Yeah, I know. Family adventure films in late October? Not so much in 2002, or really at all in the decade before that. It would be another year before pirates came back as an adolescent aesthetic cultural marker thanks to Johnny Depp and Hot Topic, but imagine if this steampunky animated beauty had landed right before Halloween. It could have been a stand-out. Keep in mind that the same late October weekend has been good to 2004's Shark Tale, which took the number two slot in its fourth week, 2011's Puss in Boots, which won the weekend and nabbed $34 million, and somewhat similar stuff like Where the Wild Things Are (2011) and Goosebumps (2015) have broken $15 million on that weekend in their second week. Wait just a minute, here. If all of those did well in the second week, let's roll it back one more week for Treasure Planet.

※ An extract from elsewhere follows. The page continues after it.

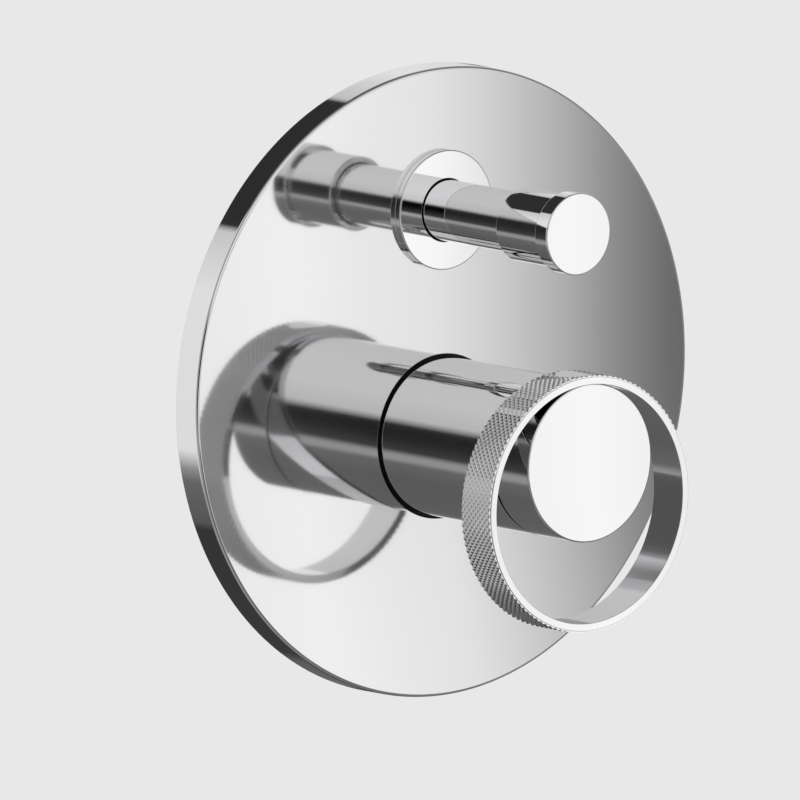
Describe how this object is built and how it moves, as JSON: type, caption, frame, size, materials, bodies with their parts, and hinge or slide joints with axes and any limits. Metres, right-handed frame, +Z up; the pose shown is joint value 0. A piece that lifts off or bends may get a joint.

Sure enough, October 18-20 of 2002 had The Ring opening and crushing the box office against Sweet Home Alabama's fourth week and Red Dragon in its third. How empty was this week? Well, My Big Fat Greek Wedding took the next slot down in week twenty-seven! There you go. If Disney could have held it together and cranked out Treasure Planet for a mid-October release, it would have been the only family-friendly option and could have sailed through the next two weeks on smoother tides. Instead, Disney had to play Pirates vs. Wizards, with Tim Allen's Santa standing in the background like the jackass he is.